--- start Information shown ---

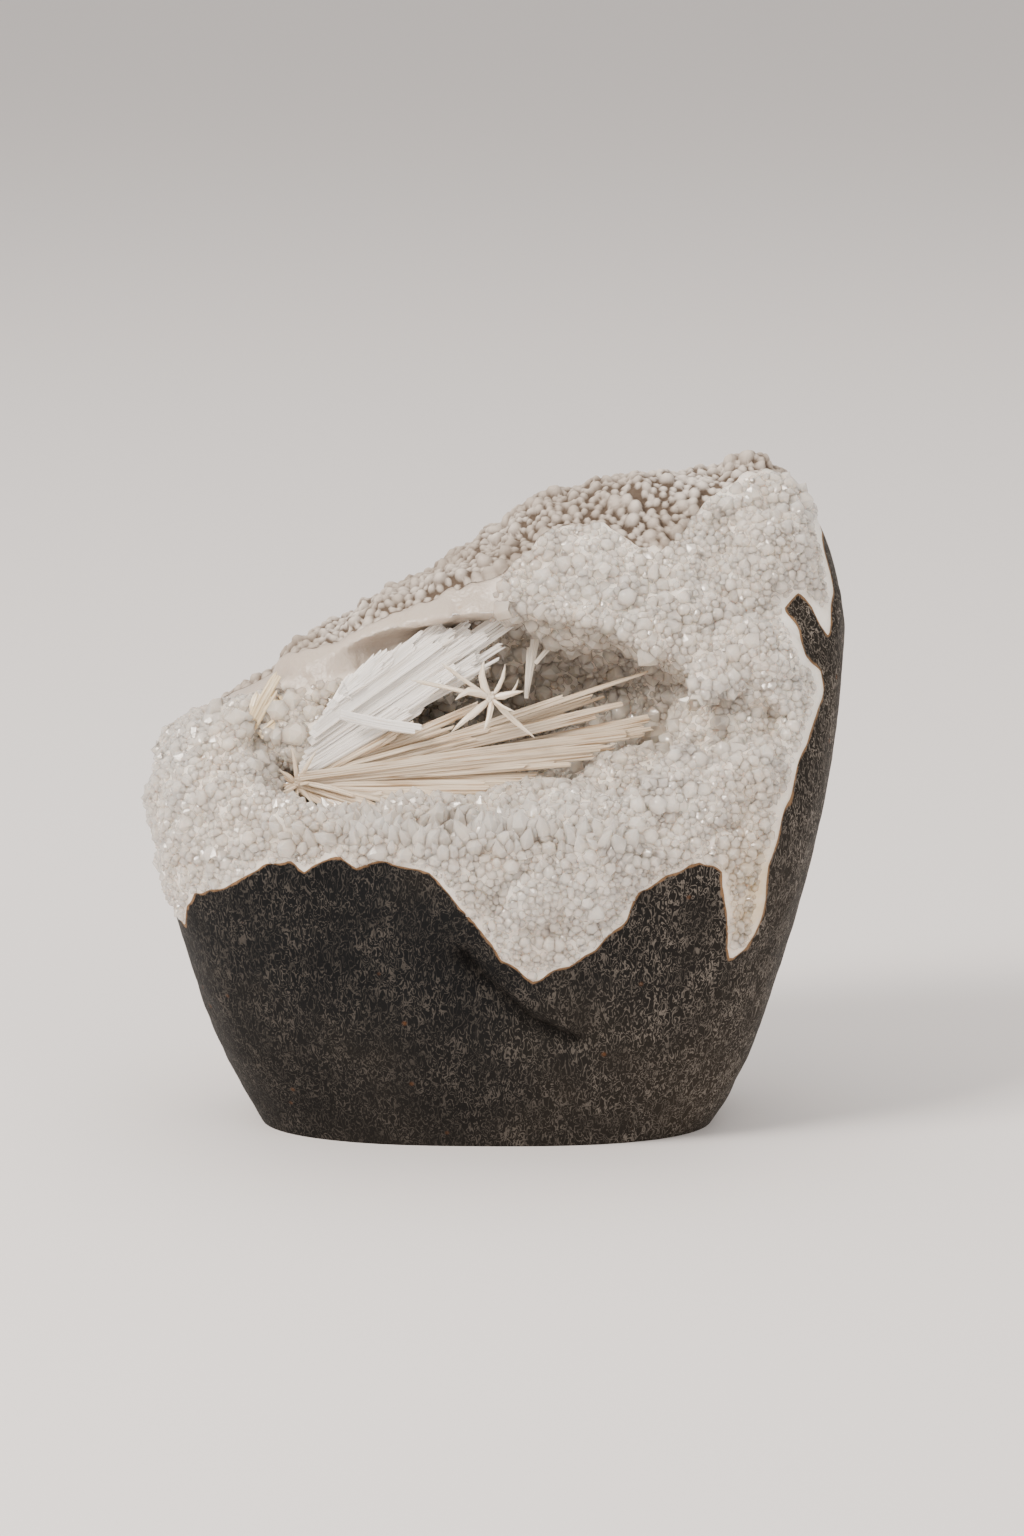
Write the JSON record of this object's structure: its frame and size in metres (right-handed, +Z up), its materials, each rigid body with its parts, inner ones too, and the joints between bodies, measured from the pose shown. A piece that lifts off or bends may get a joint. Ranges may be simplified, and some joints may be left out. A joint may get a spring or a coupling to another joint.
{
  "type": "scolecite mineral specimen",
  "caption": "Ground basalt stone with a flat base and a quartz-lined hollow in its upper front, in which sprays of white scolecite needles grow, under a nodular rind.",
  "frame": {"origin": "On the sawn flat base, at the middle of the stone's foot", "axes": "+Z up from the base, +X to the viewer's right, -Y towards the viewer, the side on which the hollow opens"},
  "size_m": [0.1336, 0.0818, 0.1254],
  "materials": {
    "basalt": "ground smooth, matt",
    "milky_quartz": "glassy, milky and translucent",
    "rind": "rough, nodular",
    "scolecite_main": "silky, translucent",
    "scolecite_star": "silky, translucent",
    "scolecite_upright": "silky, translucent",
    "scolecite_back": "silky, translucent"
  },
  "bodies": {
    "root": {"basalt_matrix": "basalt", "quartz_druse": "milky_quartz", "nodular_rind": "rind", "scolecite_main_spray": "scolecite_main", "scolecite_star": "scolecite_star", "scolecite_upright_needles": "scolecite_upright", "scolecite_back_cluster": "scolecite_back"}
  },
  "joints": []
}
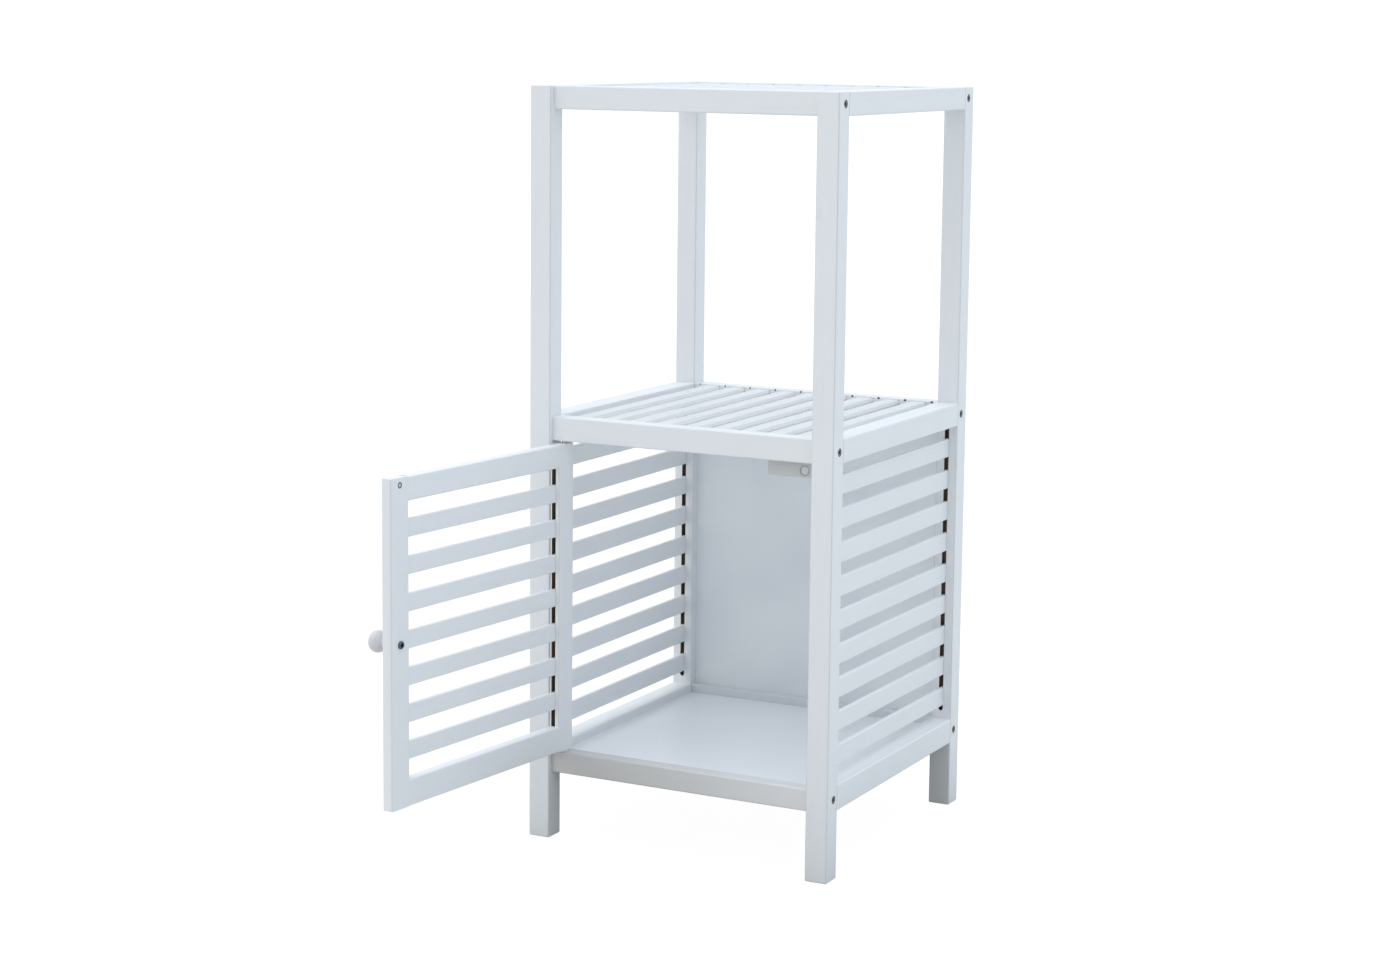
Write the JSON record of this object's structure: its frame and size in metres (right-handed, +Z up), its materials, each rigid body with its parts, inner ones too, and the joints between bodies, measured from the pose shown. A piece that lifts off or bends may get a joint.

--- end Information shown ---

■ What to do: Extract every entry above as it appears.

■ Written solution:
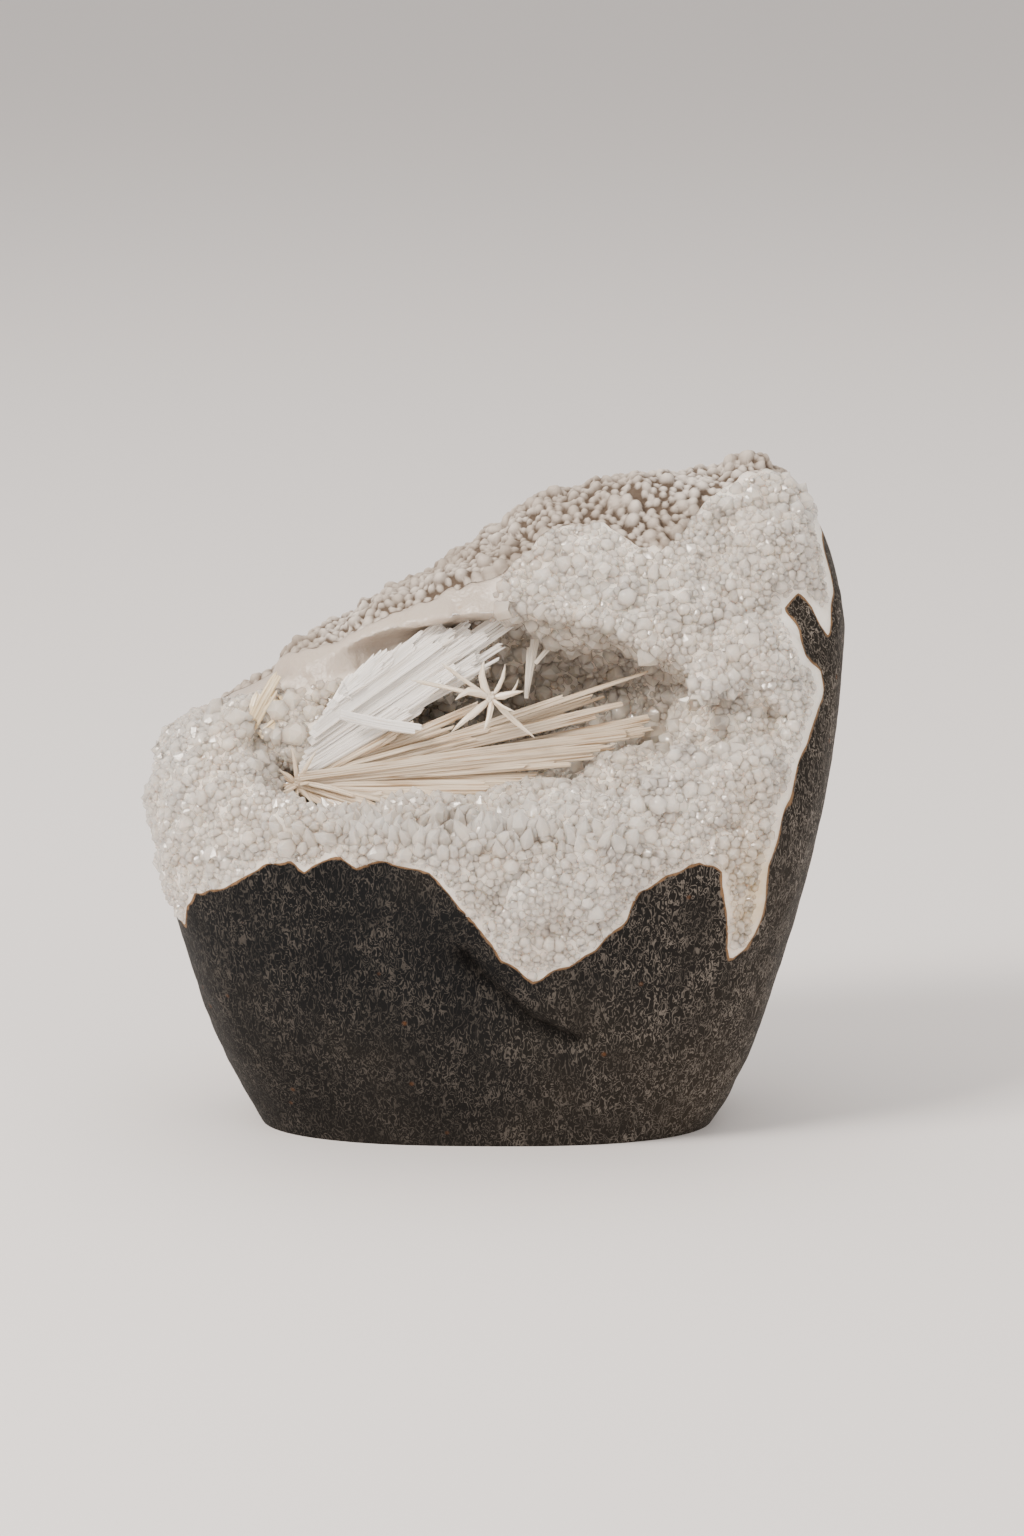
Write the JSON record of this object's structure: its frame and size in metres (right-handed, +Z up), its materials, each rigid body with its parts, inner ones too, and the joints between bodies, measured from the pose shown. A piece that lifts off or bends may get a joint. Ranges may be simplified, and some joints may be left out. A joint may get a spring or a coupling to another joint.
{
  "type": "scolecite mineral specimen",
  "caption": "Ground basalt stone with a flat base and a quartz-lined hollow in its upper front, in which sprays of white scolecite needles grow, under a nodular rind.",
  "frame": {"origin": "On the sawn flat base, at the middle of the stone's foot", "axes": "+Z up from the base, +X to the viewer's right, -Y towards the viewer, the side on which the hollow opens"},
  "size_m": [0.1336, 0.0818, 0.1254],
  "materials": {
    "basalt": "ground smooth, matt",
    "milky_quartz": "glassy, milky and translucent",
    "rind": "rough, nodular",
    "scolecite_main": "silky, translucent",
    "scolecite_star": "silky, translucent",
    "scolecite_upright": "silky, translucent",
    "scolecite_back": "silky, translucent"
  },
  "bodies": {
    "root": {"basalt_matrix": "basalt", "quartz_druse": "milky_quartz", "nodular_rind": "rind", "scolecite_main_spray": "scolecite_main", "scolecite_star": "scolecite_star", "scolecite_upright_needles": "scolecite_upright", "scolecite_back_cluster": "scolecite_back"}
  },
  "joints": []
}
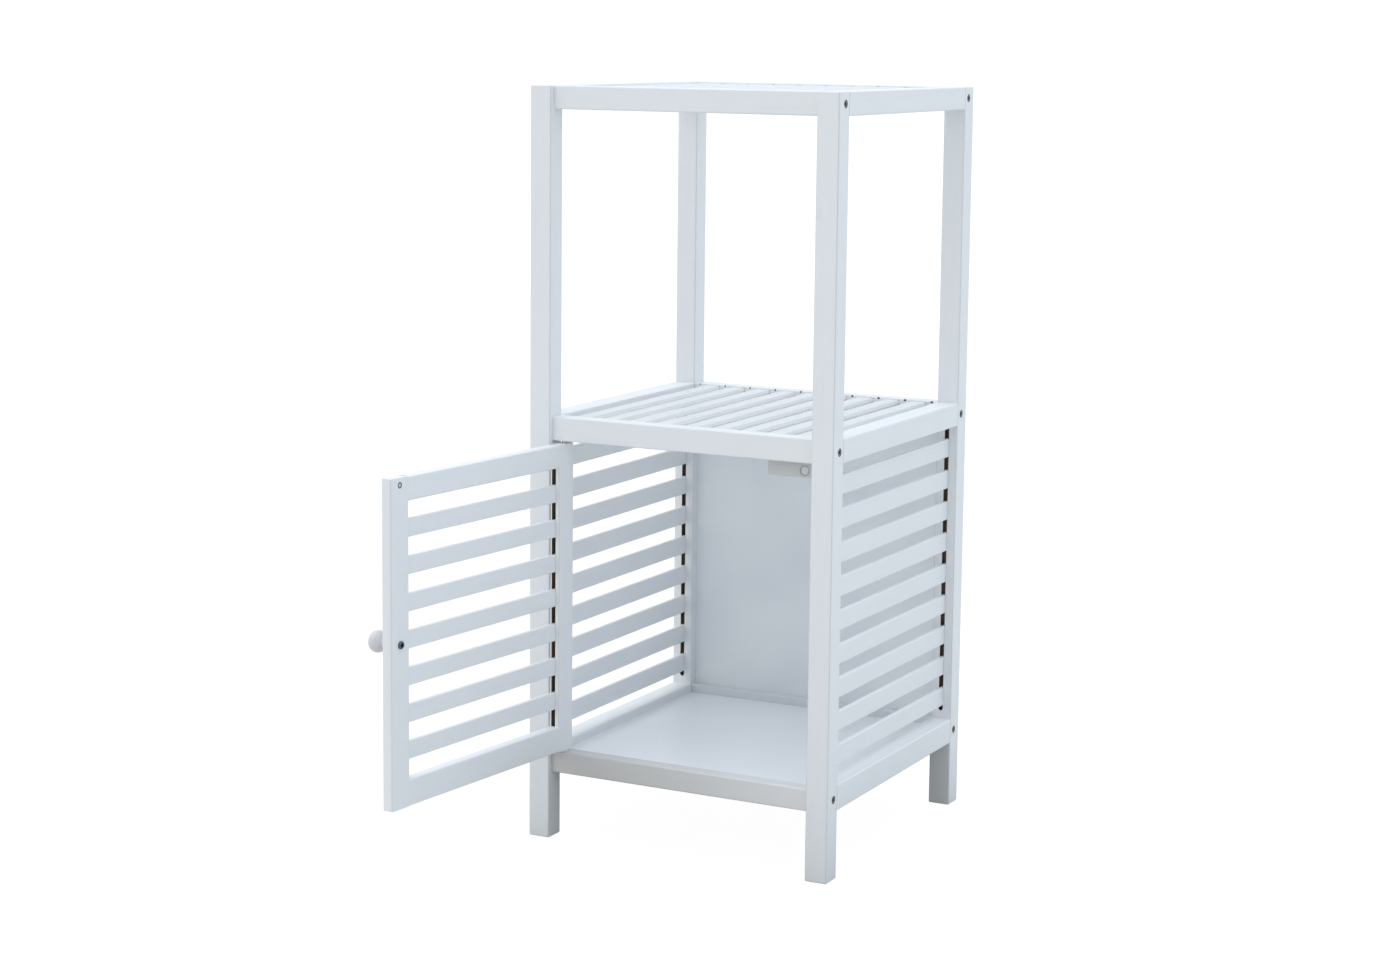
Write the JSON record of this object's structure: its frame and size in metres (right-handed, +Z up), its materials, each rigid body with its parts, inner ones too, and the joints between bodies, measured from the pose shown. A piece that lifts off or bends may get a joint.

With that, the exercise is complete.